将 ViT 的第一个卷积层转为 MatMul，要求步长和卷积核相等

ViT 卷积层

为了将输入的图片转为 patch，然后送入到 Transformer 中，ViT 第一个卷积的步长和卷积核大小是相等的，都是 16。如下图所示，

vit

某些框架可能不支持这么大的 Conv 步长，导致无法转换相应模型。

MatMul

卷积可以使用 im2col 加 matmul 来实现，但是由于 im2col 可能效率不高，所以一般不使用这个方式。

不过我们注意到 ViT 第一个卷积层里的步长和卷积核大小是相等的，所以我们可以用 reshape + transpose 来实现 im2col。代码如下：

def conv2d_to_matmul(inputs, kernel, stride, padding, bias):
    # 保证 stride 和 kernel 的 size 相等
    assert stride == kernel.shape[2]
    assert stride == kernel.shape[3]
    assert padding == 0

    output_h = (inputs.shape[2] - kernel.shape[2]) // stride + 1
    output_w = (inputs.shape[3] - kernel.shape[3]) // stride + 1

    reshaped_image = inputs.reshape(
        inputs.shape[0], inputs.shape[1], output_h, stride, output_w, stride
    )
    input_vector = reshaped_image.permute(0, 2, 4, 1, 3, 5).reshape(
        inputs.shape[0] * output_h * output_w, -1
    )
    kernel_vector = kernel.reshape(kernel.shape[0], -1).permtue(1, 0)

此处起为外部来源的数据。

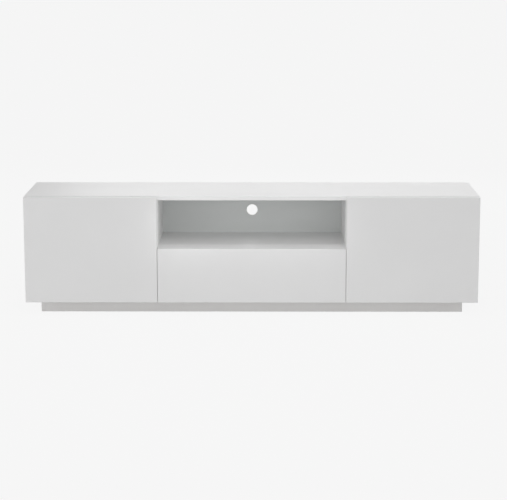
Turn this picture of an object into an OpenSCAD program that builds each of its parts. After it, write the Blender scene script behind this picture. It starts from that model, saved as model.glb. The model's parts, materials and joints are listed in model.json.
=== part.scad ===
// Low television cabinet: two end doors, an open niche over a drawer, and a recessed plinth.
// Millimetres, +Z up, +X to the right, the fronts face -Y. The origin is on the floor, at the
// centre of the footprint.

/* [Cabinet] */
// Overall width
overall_w = 1800; // [1640:20:2000]
// Overall depth, from the faces of the fronts to the rear edge
overall_d = 400; // [395:5:450]
// Overall height
overall_h = 475; // [465:5:520]
// Thickness of the carcass boards
board_t = 16; // [16:1:19]
// Clear width of the middle bay, between the dividers
bay_w = 744; // [640:4:800]
// Clear height of the open niche
niche_h = 192; // [170:2:200]

/* [Fronts] */
// Thickness of the doors and of the drawer front
front_t = 16; // [16:1:19]
// Free space between the fronts and the carcass edges behind them
front_gap = 3; // [3:0.5:4]
// Gap between two neighbouring fronts
reveal = 1.5; // [1:0.5:4]
// Height of the top surface above the upper edges of the doors
top_reveal = 2; // [1:0.5:4]
// Width of the chamfer that breaks the edges of the boards
edge_ease = 0.8; // [0.4:0.2:1]

/* [Plinth] */
// Height of the plinth
plinth_h = 50; // [45:5:70]
// Distance from the fronts back to the plinth
plinth_front_in = 60; // [40:5:80]
// Distance from each end of the cabinet in to the plinth
plinth_side_in = 55; // [40:5:80]
// Distance from the rear edge in to the plinth
plinth_rear_in = 20; // [10:5:40]

/* [Back] */
// Thickness of the back panels
back_t = 3; // [3:0.5:4]
// Distance from the rear edge in to the back panels
back_in = 17; // [12:1:25]
// Diameter of the cable hole in the niche
cable_hole_d = 45; // [35:5:60]

/* [Drawer] */
// Height of the drawer box
drawer_box_h = 130; // [110:5:135]
// Thickness of the drawer's sides and back
drawer_side_t = 12; // [12:1:15]
// Length of the drawer runners
runner_l = 350; // [320:10:350]

/* [Hidden] */
$fn = 48;
play = 0.05;                             // radial room of a dowel, bolt or screw in its bore
tip_room = 0.5;                          // room past the tip of a dowel, bolt or screw
over = 1;                                // how far a cutter runs past the face it cuts

// Carcass planes
half_w = overall_w / 2;
side_x = half_w - board_t;               // inner face of a side panel
bay_x = bay_w / 2;                       // inner face of a divider
divider_x = bay_x + board_t;             // outer face of a divider
face_y = -overall_d / 2;                 // faces of the fronts
front_back_y = face_y + front_t;         // backs of the fronts
carcass_y = front_back_y + front_gap;    // front edges of the carcass boards
rear_y = overall_d / 2;
back_y = rear_y - back_in - back_t;      // front face of the back panels
base_z = plinth_h;                       // underside of the bottom panel
floor_z = base_z + board_t;              // compartment floor
ceiling_z = overall_h - board_t;         // underside of the top panel
niche_z = ceiling_z - niche_h;           // top of the niche shelf
groove = 5;                              // how far the back panels reach into their grooves
groove_room = 0.5;                       // space past the edge of a panel in its groove
groove_play = 0.1;                       // space on each face of a panel in its groove

// Fronts
drawer_overlap = 2;                      // how far the drawer front covers each divider
drawer_front_x = bay_x + drawer_overlap;
door_in_x = drawer_front_x + reveal;     // free edge of a door
door_top_z = overall_h - top_reveal;

// Screws: length, radius, head radius
cup_screw = [12, 1.75, 3.5];
plate_screw = [14, 1.75, 3.5];
rail_screw = [12, 1.75, 3];
inner_rail_screw = [9, 1.75, 3];
latch_screw = [12, 1.5, 2.8];
drawer_screw = [40, 2, 4];
drive_w = 0.7;                           // width of the cross recess in a head

// Knock-down fittings: a cam, its bolt and a dowel
cam_r = 7.5;
cam_in = 24;                             // from the joint to the cam's centre
cam_web = 3.5;                           // board left under a cam bore
cam_play = 0.15;
bolt_r = 3.5;
bolt_depth = 11;                         // length of thread in the face of a board
bolt_shank_r = 3;
bolt_neck_r = 1.8;
bolt_head_l = 3;
bolt_hole_r = 4;
dowel_r = 4;
dowel_short = 10;                        // the part in the face of a board
dowel_long = 20;                         // the part in the end of a board
fitting_front_in = 50;                   // from the front edge to the first fitting
fitting_rear_in = 80;                    // from the rear edge to the last fitting
dowel_step = 32;                         // from a cam to the dowel beside it
cam_ys = [carcass_y + fitting_front_in, rear_y - fitting_rear_in];
dowel_ys = [cam_ys[0] + dowel_step, cam_ys[1] - dowel_step];

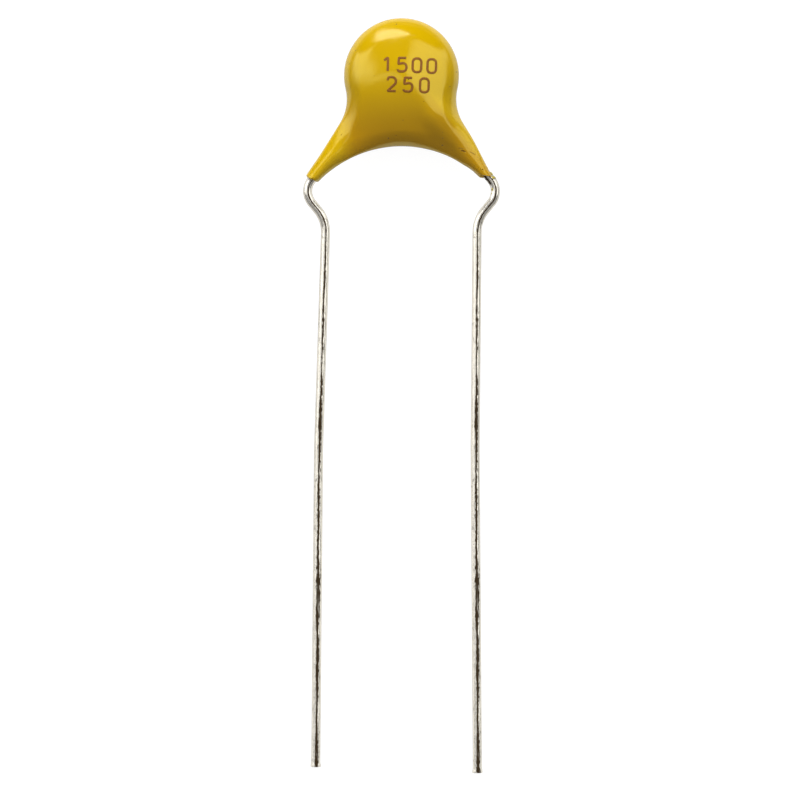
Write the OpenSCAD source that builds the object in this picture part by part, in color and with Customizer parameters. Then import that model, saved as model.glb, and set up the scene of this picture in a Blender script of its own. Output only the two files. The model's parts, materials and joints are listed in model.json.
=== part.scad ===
// Dipped ceramic disc capacitor with two kinked wire leads, lying on its back.
// Millimetres. +Y runs along the leads to the disc, +X across them, +Z is up.

/* [Ceramic disc] */
// Diameter of the bare ceramic
ceramic_d = 6.3; // [5:0.1:8]
// Thickness of the bare ceramic
ceramic_t = 1.2; // [0.8:0.05:2]

/* [Electrodes and solder] */
// Diameter of the fired silver layer on each face
electrode_d = 5.5; // [4.2:0.1:6]
// Thickness of the silver layer
electrode_t = 0.05; // [0.03:0.01:0.1]
// Solder left under the wire
solder_film = 0.04; // [0.02:0.01:0.1]
// Solder left over the wire
solder_over = 0.08; // [0.04:0.01:0.15]
// Half width of a solder pool at its foot
pool_half_w = 0.8; // [0.6:0.05:1]
// Thickness of the pool's outer edge
pool_edge_t = 0.06; // [0.03:0.01:0.1]
// Straight length of a solder pool, without its round ends
pool_len = 2.2; // [1.4:0.1:2.6]
// Wire behind the start of a pool's straight length
pool_inset = 0.25; // [0.1:0.05:0.4]

/* [Leads] */
// Diameter of the tinned wire
wire_d = 0.6; // [0.5:0.05:0.8]
// Spacing of the two straight pins below the kinks
lead_spacing = 10; // [9:0.5:12.5]
// How far each kink stands out past its pin
kink_out = 1.58; // [1:0.02:1.8]
// Height of the kink's slope back to the pin
kink_h = 1.9; // [1.8:0.05:3]
// Bare wire from the end of the coating to the kink's corner
kink_gap = 1.2; // [1:0.05:2]
// Bend radius at the kink
kink_r = 1.2; // [0.8:0.05:1.3]
// Bend radius where the slope meets the pin
foot_r = 2.3; // [1.6:0.1:2.4]
// Wire that runs on past the middle of the disc
wire_past = 1.2; // [0.8:0.1:1.6]
// From the middle of the disc to where each wire has come level with its pin
level_at = 6.4; // [6:0.1:7]
// Length of the right pin
right_pin_len = 36.7; // [20:0.1:40]
// Length of the left pin
left_pin_len = 36.3; // [20:0.1:40]
// Distance down each pin to its slight bow
bow_at = 15.2; // [8:0.1:18]
// Right pin's place at the bow, outwards from straight
right_bow = -0.12; // [-0.6:0.02:0.6]
// Left pin's place at the bow, outwards from straight
left_bow = 0.5; // [-0.6:0.02:0.6]
// Right pin's place at its tip, outwards from straight
right_tip_out = 0.04; // [-1:0.02:1]
// Left pin's place at its tip, outwards from straight
left_tip_out = 0.7; // [-1:0.02:1]

/* [Coating] */
// Coating past the rim of the ceramic
rim_cover = 0.66; // [0.4:0.02:1]
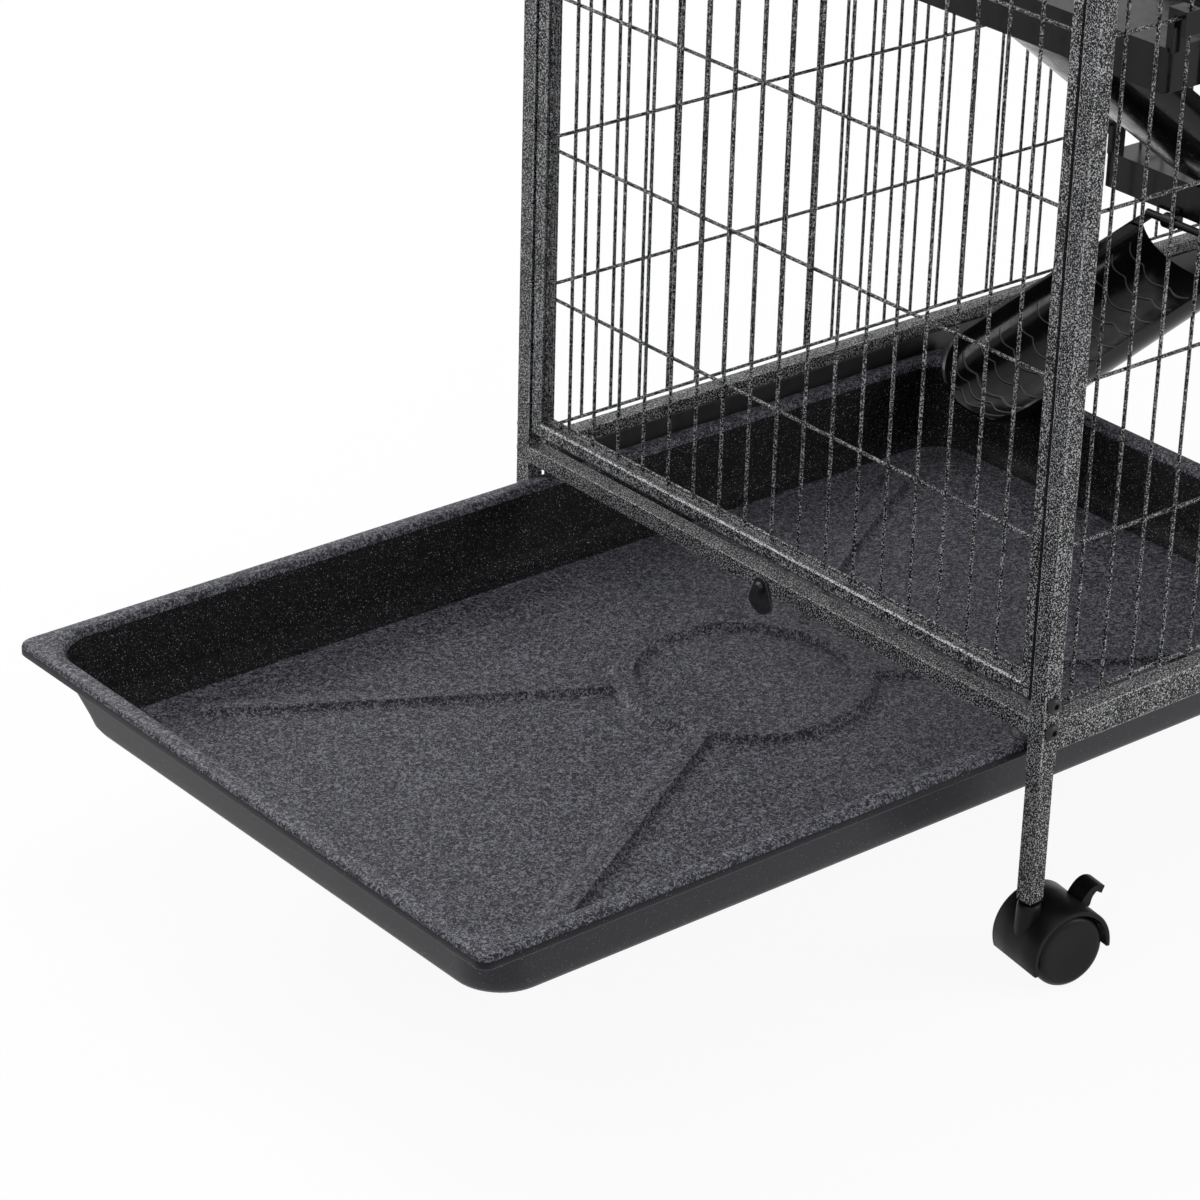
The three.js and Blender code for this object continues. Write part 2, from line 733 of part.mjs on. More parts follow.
// A hanging plate on the exit rail that keeps the closed tray in.
function makeTrayLatch() {
  const outline = new THREE.Shape();
  const top = trayLatch.width * 0.28;
  const low = trayLatch.width / 2;
  const drop = -(trayLatch.length - low);
  outline.absarc(0, drop, low, deg(200), deg(340), false);
  outline.absarc(0, 0, top, deg(20), deg(160), false);
  outline.closePath();
  const hole = new THREE.Path();
  hole.absarc(0, 0, trayLatch.hole / 2, 0, 2 * Math.PI, true);
  outline.holes.push(hole);
  const plate = new THREE.ExtrudeGeometry(outline, {
    depth: trayLatch.thick,
    bevelEnabled: false,
    curveSegments: 6,
  });
  plate.rotateX(Math.PI / 2).rotateZ(-Math.PI / 2);
  const solid = toSolid(plate);
  place("tray_latch", solid, hammertone(), [-fitGap, -cageWidth / 2, -trayLatch.pivotDrop]);
  const screwX = -2 * fitGap - trayLatch.thick;
  const head = makeScrewSolid(latchScrew, latchScrew.reach);
  const turn = [0, -Math.PI / 2, 0];
  place("tray_latch_screw", head, blackScrew(), [screwX, -cageWidth / 2, -trayLatch.pivotDrop], turn);
}

// ---------------------------------------------------------------- shelves

function shelfTopOf(size) {
  return rowHeights[size.row] - shelf.dropFromRow;
}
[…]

    output = input_vector @ kernel_vector + bias
    output = (
        output.reshape(inputs.shape[0], output_h, output_w, -1)
        .permute(0, 3, 1, 2)
        .contiguous()
    )

    return output

测试结果如下，对比了使用 conv2d_to_matmul 和 F.conv2d 的结果，误差在 1e-4 左右，还能接受。（实际上不应该有误差，因为数学上是等价的）

1
2
3

-> % python test.py
Difference sum between custom and PyTorch conv2d: 1.746861457824707
min: 0.0, max: 0.0001373291015625